In March 2020, at the beginning of the pandemic, Georg C. Deyab learned that his kidneys were failing. He would need hemodialysis three days a week and eventually a kidney transplant. Two years later, a kidney donor stepped forward. But on the day Georg was scheduled for a pre-op visit, she changed her mind. After that crushing disappointment, Georg’s quality of life deteriorated.
He and his husband, Brian Morris, were on their way back to their Hingham home from Provincetown on Oct. 1 when Georg turned and said, “You know, Brian, I have absolutely no joy in life.”
“Three hours later,” Brian wrote in his eulogy for Georg, “he collapsed and died in my arms.” Georg was 63.
One of two sons of Charles and Beatrice (Sabbey) Deyab, Georg was born on Sept. 27, 1960 in Cambridge. His father was a letter carrier and his mother a convenience store clerk.
Because he went to elementary school at a time before there were learning disability specialists and programs, Georg’s severe dyslexia made learning math, geometry, and reading almost impossible. He was labeled “a dummy” by his teachers and ridiculed by his fellow students, said Brian, but Georg emulated his role model, Cherilyn Sarkisian, a.k.a. Cher, and beat the odds.
He taught himself to read, graduated from Cambridge Rindge and Latin High School in 1977, and earned his B.A. in French from Boston College in 1981, all without the support of his mother, who mocked him as stupid when he was young and refused to let him come home from college during summer breaks, forcing him to live in his car, according to Brian’s eulogy.
Two years after finishing college, Georg met Brian by chance in Harvard Square. Brian was a student at the Harvard School of Public Health. After a first date three days later, the couple began a 40-year journey together.
For a dyslexic young man with a degree in French, finding a job was a challenge. In 1990, however, Georg was hired as a customer service representative with FedEx in Medford, a job he loved and held until his death. He had supportive coworkers and never lost his appreciation for the chance FedEx gave him to build a career.
Georg and Brian began spending weekends in Provincetown in the late 1980s and bought a piece of land in 1990 in hopes of one day building their own house, which was completed in 2005. They split their time between Hingham and Provincetown thereafter.
Georg loved his Friday evening gallery strolls through Provincetown. One evening, Lori Byrne, an employee at Hilda Neily’s gallery, suggested that Georg and Brian take a plein air painting class with Hilda through the Cape School of Art.
The first exercise in that class was painting colored wooden blocks arranged on a table to explore how colors change when placed next to other colors. Painting geometric shapes was not easy for Georg, so he “gave up on the assignment and did his own thing with splashes of paint,” wrote Brian. When Hilda saw Georg’s work, “she exclaimed, ‘Brilliant!’ ”

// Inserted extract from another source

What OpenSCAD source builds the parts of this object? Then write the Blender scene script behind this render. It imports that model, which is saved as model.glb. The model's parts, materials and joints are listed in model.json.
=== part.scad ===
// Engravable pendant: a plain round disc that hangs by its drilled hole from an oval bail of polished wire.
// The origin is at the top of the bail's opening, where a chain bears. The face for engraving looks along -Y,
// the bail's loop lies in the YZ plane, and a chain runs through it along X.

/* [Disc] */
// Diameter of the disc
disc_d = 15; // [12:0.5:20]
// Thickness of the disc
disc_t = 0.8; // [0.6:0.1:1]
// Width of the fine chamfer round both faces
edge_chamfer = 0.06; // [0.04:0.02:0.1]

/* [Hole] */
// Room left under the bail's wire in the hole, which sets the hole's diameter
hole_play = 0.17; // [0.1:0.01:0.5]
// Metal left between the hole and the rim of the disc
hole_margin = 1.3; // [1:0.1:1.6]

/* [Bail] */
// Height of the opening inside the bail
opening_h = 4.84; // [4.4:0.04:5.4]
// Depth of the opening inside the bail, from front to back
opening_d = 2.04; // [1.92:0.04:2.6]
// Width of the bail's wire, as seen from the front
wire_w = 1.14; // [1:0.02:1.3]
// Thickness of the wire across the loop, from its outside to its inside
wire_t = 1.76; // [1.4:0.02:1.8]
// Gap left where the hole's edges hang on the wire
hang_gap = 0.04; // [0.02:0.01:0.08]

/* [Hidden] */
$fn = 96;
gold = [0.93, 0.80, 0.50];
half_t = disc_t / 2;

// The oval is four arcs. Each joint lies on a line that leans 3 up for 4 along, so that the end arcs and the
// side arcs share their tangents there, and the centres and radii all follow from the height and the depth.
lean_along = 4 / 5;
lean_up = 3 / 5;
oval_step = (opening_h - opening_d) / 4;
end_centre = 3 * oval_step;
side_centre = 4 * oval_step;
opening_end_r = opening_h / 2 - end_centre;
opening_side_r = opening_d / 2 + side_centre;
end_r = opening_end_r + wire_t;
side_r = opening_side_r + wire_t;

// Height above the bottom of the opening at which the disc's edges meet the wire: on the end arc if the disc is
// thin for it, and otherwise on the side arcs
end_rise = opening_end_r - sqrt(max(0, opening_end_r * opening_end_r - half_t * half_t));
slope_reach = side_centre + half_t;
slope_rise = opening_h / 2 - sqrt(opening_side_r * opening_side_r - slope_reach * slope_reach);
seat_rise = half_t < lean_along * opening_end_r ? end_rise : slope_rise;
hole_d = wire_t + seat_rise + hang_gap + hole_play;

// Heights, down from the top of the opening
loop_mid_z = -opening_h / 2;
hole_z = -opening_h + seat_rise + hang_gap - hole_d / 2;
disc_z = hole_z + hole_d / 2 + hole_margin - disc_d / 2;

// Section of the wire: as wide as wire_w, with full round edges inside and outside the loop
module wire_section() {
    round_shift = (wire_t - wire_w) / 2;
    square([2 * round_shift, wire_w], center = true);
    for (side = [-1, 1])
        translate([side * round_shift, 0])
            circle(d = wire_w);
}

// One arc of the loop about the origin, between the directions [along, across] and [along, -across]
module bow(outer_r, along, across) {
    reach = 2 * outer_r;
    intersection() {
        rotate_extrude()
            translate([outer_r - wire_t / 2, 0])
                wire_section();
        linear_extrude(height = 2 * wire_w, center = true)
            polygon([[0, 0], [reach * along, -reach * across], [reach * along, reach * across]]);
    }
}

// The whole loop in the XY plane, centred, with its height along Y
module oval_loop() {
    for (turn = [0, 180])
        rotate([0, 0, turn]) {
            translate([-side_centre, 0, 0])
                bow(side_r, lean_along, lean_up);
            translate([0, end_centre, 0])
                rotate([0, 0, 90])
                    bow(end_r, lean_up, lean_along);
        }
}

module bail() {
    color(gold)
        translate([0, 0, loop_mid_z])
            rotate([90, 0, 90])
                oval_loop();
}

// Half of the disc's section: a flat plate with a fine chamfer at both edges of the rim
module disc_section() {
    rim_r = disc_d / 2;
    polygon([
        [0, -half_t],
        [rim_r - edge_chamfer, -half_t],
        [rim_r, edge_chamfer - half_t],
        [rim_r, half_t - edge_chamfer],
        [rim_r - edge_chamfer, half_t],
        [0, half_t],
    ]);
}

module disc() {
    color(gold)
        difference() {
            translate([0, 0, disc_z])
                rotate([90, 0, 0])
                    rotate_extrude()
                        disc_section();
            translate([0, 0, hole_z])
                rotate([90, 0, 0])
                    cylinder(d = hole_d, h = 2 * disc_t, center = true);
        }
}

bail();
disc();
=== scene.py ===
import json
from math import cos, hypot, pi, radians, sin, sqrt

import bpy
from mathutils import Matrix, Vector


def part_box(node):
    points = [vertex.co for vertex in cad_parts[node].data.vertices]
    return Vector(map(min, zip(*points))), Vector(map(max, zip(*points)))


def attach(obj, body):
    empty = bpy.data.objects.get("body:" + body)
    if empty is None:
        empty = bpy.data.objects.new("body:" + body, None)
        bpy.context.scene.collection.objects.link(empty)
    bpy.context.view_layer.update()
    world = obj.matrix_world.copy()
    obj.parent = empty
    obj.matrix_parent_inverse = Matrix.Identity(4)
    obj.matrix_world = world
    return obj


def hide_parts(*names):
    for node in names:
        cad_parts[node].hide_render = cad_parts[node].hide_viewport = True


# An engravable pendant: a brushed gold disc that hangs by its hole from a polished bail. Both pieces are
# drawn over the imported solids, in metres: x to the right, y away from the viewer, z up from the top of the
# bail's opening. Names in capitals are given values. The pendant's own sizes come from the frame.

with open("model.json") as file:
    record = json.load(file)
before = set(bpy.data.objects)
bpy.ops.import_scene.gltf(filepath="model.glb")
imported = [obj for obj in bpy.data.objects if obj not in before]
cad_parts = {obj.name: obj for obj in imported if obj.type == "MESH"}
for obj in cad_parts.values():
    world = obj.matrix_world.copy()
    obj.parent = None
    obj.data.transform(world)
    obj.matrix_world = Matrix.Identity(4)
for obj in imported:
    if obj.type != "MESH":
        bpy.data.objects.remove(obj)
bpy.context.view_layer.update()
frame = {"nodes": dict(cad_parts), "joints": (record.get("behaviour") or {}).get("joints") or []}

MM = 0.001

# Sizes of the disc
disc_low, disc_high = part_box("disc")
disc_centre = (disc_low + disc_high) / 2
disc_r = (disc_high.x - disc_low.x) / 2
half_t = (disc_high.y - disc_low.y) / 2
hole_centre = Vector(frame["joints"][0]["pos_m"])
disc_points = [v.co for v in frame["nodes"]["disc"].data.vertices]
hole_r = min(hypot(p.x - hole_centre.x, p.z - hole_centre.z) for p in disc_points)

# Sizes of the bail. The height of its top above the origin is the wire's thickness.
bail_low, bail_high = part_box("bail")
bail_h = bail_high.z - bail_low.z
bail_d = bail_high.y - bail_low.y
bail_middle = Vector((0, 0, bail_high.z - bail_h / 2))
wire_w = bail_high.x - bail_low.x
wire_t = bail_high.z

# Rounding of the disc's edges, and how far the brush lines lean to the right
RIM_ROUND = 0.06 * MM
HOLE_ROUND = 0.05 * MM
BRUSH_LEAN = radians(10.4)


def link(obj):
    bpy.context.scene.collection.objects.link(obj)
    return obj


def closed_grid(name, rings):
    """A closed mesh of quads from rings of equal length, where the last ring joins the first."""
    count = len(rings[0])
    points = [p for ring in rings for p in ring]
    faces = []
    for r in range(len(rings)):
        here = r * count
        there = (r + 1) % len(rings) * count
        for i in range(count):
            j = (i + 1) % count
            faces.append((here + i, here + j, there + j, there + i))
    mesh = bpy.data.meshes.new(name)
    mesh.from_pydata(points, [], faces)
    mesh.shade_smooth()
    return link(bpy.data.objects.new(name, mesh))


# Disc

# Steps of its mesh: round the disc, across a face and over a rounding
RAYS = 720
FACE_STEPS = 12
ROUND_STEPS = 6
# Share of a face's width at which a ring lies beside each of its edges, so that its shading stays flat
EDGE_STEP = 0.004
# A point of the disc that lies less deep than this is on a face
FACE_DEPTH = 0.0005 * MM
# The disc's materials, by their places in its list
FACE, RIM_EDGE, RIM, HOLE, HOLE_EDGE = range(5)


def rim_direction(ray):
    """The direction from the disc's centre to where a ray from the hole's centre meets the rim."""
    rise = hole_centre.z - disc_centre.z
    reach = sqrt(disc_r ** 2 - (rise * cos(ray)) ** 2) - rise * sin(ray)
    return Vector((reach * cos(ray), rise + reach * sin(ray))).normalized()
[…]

Georg went on to paint for pleasure and was gratified when his first painting sold at an art auction sponsored by the Provincetown Art Association and Museum. Georg was, Brian said, “thrilled that someone liked it enough to want to buy it.”

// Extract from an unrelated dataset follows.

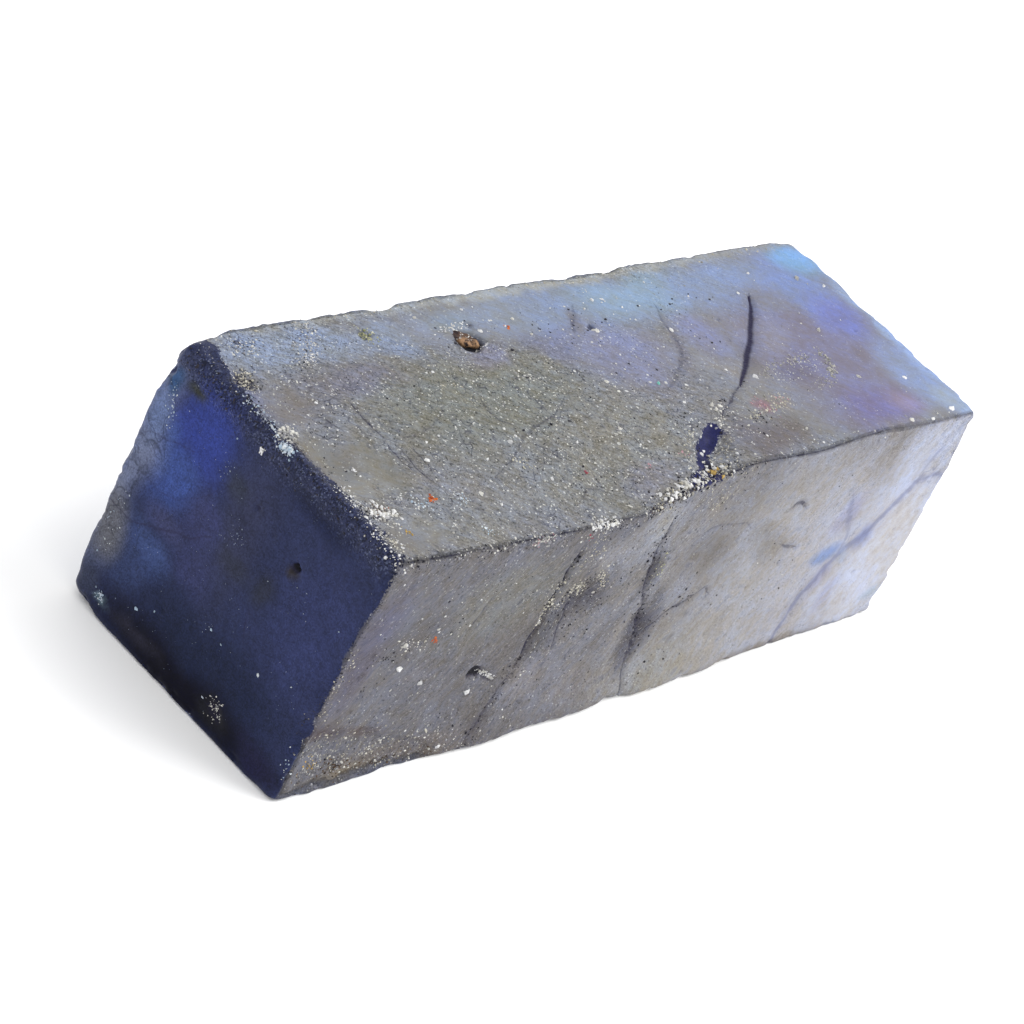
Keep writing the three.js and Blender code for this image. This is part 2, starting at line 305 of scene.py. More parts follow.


# %% [markdown]
# ## Cracks
#
# Corundum has no real cleavage, but strain leaves cracks and healed seams in it. Each is drawn as a short
# path on one face. The distance to the path is kept with its sign, because a signed distance passes cleanly
# through nought between two vertices, and so gives a line much thinner than the mesh. The paths wander a
# little, by noise, and taper towards their ends.

# %% Crack paths
# Each row: its side; its width, the depth of its groove, and how plainly it shows; 1 for a healed blue seam
# or 0 for a dark crack; how much it wanders; and its path, in the side's own two coordinates: x and y on the
# top, x and z on the front and back, and y and z on the ends. All lengths are in millimetres.
CRACKS = {
    "long_crack": ("top", 0.5, 0.2, 1.0, 0, 0.2, [
        (22.9, 6.3), (21.9, 5.1), (20.6, 4.0), (19.3, 2.9), (18.5, 2.2), (17.3, 1.3), (16.1, 0.5),
        (14.8, -0.5), (13.3, -1.5), (11.7, -2.5),
    ]),
    "long_crack_end": ("top", 0.22, 0.1, 0.75, 0, 1, [
        (12.2, -2.0), (10.4, -3.0), (8.8, -3.9), (7.2, -4.5), (5.0, -5.9),
    ]),
    "hairline_from_back": ("top", 0.3, 0.05, 0.45, 0, 1, [
        (11.6, 7.2), (10.7, 5.4), (10.0, 3.4), (9.5, 2.1), (8.6, 1.3), (7.4, 0.5), (5.8, -0.5), (4.0, -1.3),
    ]),
    "short_back_crack": ("top", 0.34, 0.07, 0.5, 0, 1, [(2.9, 8.5), (2.1, 7.6), (1.2, 6.8), (0.3, 5.9)]),
    "near_scratch": ("top", 0.16, 0.08, 0.85, 0, 1, [(-26.4, 3.2), (-26.5, 1.5), (-26.4, -0.4)]),
    "second_near_scratch": ("top", 0.15, 0.07, 0.8, 0, 1, [(-26.7, -1.2), (-26.7, -2.6), (-26.5, -3.8)]),
    "third_near_scratch": ("top", 0.15, 0.07, 0.8, 0, 1, [(-25.9, -2.0), (-26.0, -3.4), (-25.8, -5.0)]),
    "fourth_near_scratch": ("top", 0.12, 0.05, 0.7, 0, 1, [(-24.8, -1.9), (-24.7, -2.8), (-24.8, -3.8)]),
    "near_groove": ("top", 0.2, 0.04, 0.25, 0, 1, [(-26.4, -4.6), (-26.5, -7.0), (-26.6, -10.4)]),
    "middle_hairline": ("top", 0.2, 0.06, 0.5, 0, 1, [
        (-19.6, -5.4), (-17.0, -4.5), (-14.4, -3.0), (-12.5, -2.2), (-9.6, -1.6), (-7.2, -0.3),
    ]),
    "middle_hairline_up": ("top", 0.16, 0.05, 0.6, 0, 1, [
        (-14.8, 1.3), (-15.2, 0.0), (-15.0, -1.1), (-14.2, -1.8),
    ]),
    "middle_hairline_down": ("top", 0.16, 0.05, 0.55, 0, 1, [(-14.0, -3.4), (-13.1, -4.4), (-12.1, -5.4)]),
    "front_hairline": ("top", 0.16, 0.05, 0.5, 0, 1, [
        (-13.4, -8.6), (-12.2, -8.1), (-10.8, -8.1), (-9.6, -8.9),
    ]),
    "short_front_hairline": ("top", 0.14, 0.04, 0.5, 0, 1, [(-10.4, -6.8), (-10.3, -8.1)]),
    "olive_hairline": ("top", 0.16, 0.04, 0.4, 0, 1, [
        (-24.9, -0.9), (-23.2, -0.9), (-21.6, -0.4), (-20.0, 0.3), (-18.6, 1.5),
    ]),
    "crack_through_front": ("front", 0.3, 0.14, 0.62, 0, 1, [
        (-3.7, 18.4), (-3.5, 17.0), (-3.3, 15.6), (-3.0, 14.4), (-2.7, 12.8), (-2.3, 11.3), (-1.6, 10.1),
        (-0.9, 8.7), (-0.5, 7.0), (-0.1, 5.0), (0.2, 3.0), (0.6, 1.2), (1.0, 0.2),
    ]),
    "gritty_crack": ("front", 0.34, 0.26, 0.85, 0, 1, [
        (-14.2, 17.6), (-14.4, 16.4), (-14.1, 15.2), (-14.0, 14.2), (-14.3, 13.0), (-14.2, 11.6),
        (-14.0, 10.6), (-14.4, 9.4), (-14.3, 8.2), (-14.5, 6.8),
    ]),
    "dotted_crack": ("front", 0.2, 0.1, 0.6, 0, 1, [
        (-11.0, 13.6), (-11.1, 12.0), (-11.0, 10.4), (-11.2, 9.0), (-11.0, 7.6),
    ]),
    "foot_crack": ("front", 0.3, 0.1, 0.42, 0, 1, [
        (-14.3, 6.6), (-15.2, 5.4), (-15.4, 4.4), (-16.2, 3.0), (-16.8, 1.8), (-17.0, 0.4),
    ]),
    "front_branch": ("front", 0.26, 0.1, 0.62, 0, 1, [
        (0.6, 6.4), (1.8, 7.1), (3.0, 7.9), (4.2, 8.2), (5.2, 8.8), (6.4, 9.4),
    ]),
    "front_branch_end": ("front", 0.26, 0.1, 0.6, 0, 1, [(6.5, 9.2), (7.2, 8.5)]),
    "grey_line": ("front", 0.2, 0.05, 0.4, 0, 1, [
        (1.0, 14.9), (3.0, 15.4), (5.6, 15.2), (7.6, 14.9), (8.8, 14.2),
    ]),
    "near_hairline": ("front", 0.2, 0.08, 0.5, 0, 1, [(-21.6, 15.0), (-21.9, 13.6), (-22.4, 12.2)]),
    "far_seam": ("front", 0.8, 0.06, 0.9, 1, 1, [
        (35.4, 14.2), (33.8, 14.6), (32.0, 14.4), (31.2, 14.1), (30.2, 13.2), (29.2, 12.2), (28.4, 11.0),
        (27.6, 10.0), (26.2, 9.4), (24.8, 8.5), (23.8, 7.4), (22.8, 6.2), (21.9, 4.8), (21.3, 3.4),
        (20.9, 1.8), (20.8, 0.1),
    ]),
    "far_seam_top": ("front", 0.6, 0.04, 0.55, 1, 1, [(32.6, 17.4), (31.9, 16.4), (31.3, 15.0)]),
    "far_seam_branch": ("front", 0.6, 0.05, 0.6, 1, 1, [
        (21.8, 14.8), (22.5, 13.4), (23.2, 12.4), (24.0, 11.2), (24.5, 10.0), (24.6, 8.8),
    ]),
    "pitted_vein": ("front", 0.36, 0.16, 0.75, 0, 1, [
        (12.8, 15.1), (13.7, 15.4), (14.9, 15.2), (15.4, 14.9),
    ]),
    "pitted_vein_below": ("front", 0.32, 0.14, 0.6, 0, 1, [(14.6, 11.4), (15.6, 11.1), (16.9, 10.6)]),
    "near_end_seam": ("near", 0.16, 0.04, 0.55, 0, 1, [
        (11.4, 8.3), (9.2, 8.2), (8.2, 8.7), (7.2, 9.2), (5.9, 9.9), (4.2, 10.6), (2.6, 12.2),
    ]),
    "near_end_upper_seam": ("near", 0.12, 0.04, 0.45, 0, 1, [
        (11.5, 13.8), (10.6, 14.6), (9.4, 15.0), (8.2, 15.6), (6.6, 15.9),
    ]),
    "near_end_fork": ("near", 0.1, 0.03, 0.35, 0, 1, [
        (11.2, 11.2), (9.6, 11.8), (8.0, 11.6), (6.4, 12.2), (5.2, 13.2), (3.6, 15.2), (2.4, 16.8),
    ]),
    "near_end_scratch": ("near", 0.14, 0.04, 0.4, 0, 1, [(-2.5, 10.2), (-2.8, 9.2), (-3.1, 8.0)]),
    "back_crack": ("back", 0.3, 0.16, 0.8, 0, 1, [
        (23.4, 21.0), (22.2, 17.4), (22.8, 13.6), (20.9, 9.8), (21.4, 5.6), (19.7, 1.2),
    ]),
    "back_seam": ("back", 0.6, 0.06, 0.8, 1, 1, [
        (-30.5, 3.2), (-25.1, 7.4), (-19.6, 9.1), (-14.4, 13.9), (-11.8, 20.4),
    ]),
    "far_end_crack": ("far", 0.5, 0.06, 0.8, 1, 1, [
        (-11.0, 14.4), (-7.1, 13.2), (-3.0, 9.4), (1.4, 7.8), (5.6, 3.0), (7.4, 0.2),
    ]),
}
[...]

“Besides loving FedEx, Georg loved animals,” Brian wrote in his eulogy. He once bought a rescue Pomeranian that had spent its life producing puppies in a puppy mill and did not know the simplest of things, such as how to play with a dog toy or how to navigate stairs. Instead of taking the stairs step by step, she would simply throw herself down the staircase. She loved Georg and would never leave his side.
Georg was also, Brian wrote, “a hopeless packrat” who “would take anything that was free” and would triple bag it, “bag in a bag in a bag, three bags for a fistful of coffee stirrers or a bunch of sugar packets.” That habit generated tension that ended in laughter.

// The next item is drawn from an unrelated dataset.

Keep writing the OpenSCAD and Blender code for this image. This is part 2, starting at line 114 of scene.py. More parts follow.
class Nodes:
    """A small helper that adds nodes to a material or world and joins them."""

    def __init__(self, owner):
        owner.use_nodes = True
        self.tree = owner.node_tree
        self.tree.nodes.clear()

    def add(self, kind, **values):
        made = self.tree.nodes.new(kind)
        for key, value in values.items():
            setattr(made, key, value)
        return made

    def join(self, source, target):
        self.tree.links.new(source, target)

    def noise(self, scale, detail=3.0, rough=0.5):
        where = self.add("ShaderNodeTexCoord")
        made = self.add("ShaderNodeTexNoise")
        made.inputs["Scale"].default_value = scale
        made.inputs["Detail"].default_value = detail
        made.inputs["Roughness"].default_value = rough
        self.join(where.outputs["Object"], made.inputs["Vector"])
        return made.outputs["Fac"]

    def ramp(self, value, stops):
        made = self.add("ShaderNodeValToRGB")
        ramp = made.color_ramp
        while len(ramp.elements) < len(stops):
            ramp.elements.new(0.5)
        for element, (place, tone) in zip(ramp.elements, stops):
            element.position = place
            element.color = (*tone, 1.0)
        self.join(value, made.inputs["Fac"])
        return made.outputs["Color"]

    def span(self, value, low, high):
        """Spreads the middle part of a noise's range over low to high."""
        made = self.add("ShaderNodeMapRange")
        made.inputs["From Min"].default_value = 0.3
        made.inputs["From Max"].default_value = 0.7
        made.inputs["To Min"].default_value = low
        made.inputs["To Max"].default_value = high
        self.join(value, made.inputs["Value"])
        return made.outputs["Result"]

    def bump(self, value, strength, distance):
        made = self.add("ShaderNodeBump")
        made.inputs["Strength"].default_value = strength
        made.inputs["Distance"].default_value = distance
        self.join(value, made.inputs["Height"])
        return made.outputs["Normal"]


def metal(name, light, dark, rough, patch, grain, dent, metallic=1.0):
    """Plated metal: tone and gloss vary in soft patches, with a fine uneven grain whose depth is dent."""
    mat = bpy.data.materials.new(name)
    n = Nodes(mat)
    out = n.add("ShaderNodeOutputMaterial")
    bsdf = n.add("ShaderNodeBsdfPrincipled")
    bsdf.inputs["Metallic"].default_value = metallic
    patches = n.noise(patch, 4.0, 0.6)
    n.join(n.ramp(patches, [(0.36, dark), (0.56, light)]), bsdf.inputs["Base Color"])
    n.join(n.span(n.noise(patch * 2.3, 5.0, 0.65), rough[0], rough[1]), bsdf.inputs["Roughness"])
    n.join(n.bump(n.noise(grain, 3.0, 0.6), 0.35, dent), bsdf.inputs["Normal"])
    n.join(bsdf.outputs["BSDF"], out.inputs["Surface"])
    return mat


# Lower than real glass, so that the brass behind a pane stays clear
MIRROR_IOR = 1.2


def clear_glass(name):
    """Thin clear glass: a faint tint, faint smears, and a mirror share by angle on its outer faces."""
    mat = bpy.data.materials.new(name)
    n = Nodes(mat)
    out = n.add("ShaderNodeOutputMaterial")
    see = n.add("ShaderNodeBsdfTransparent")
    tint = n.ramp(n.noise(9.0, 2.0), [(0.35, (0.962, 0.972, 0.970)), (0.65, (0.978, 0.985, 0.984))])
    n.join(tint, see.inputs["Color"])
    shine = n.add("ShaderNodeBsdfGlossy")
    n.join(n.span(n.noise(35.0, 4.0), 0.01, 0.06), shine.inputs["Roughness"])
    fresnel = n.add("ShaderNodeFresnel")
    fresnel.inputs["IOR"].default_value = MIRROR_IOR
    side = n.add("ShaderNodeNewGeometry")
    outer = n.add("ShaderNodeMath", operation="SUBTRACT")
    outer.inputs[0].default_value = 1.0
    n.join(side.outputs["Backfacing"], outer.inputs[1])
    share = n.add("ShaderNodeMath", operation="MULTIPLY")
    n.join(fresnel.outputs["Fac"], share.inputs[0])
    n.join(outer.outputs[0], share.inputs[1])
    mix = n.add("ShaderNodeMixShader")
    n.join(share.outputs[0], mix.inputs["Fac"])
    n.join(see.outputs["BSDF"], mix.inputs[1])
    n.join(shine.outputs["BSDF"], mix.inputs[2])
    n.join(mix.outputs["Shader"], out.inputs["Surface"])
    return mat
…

Georg is survived by his husband, Brian Morris of Provincetown; a brother, John Dayeb of Cambridge; niece Jacqueline Dayeb of Cambridge; and numerous cousins.
He was predeceased by his parents and a brother, Lawrence Dayeb.
Georg’s funeral took place on Oct. 13, 2023, at Provincetown Cemetery. He was buried in his FedEx uniform holding an envelope of memorabilia. A collation at the Commons, Georg’s favorite place, followed.
Donations in Georg’s name may be made to an animal charity of the donor’s choice.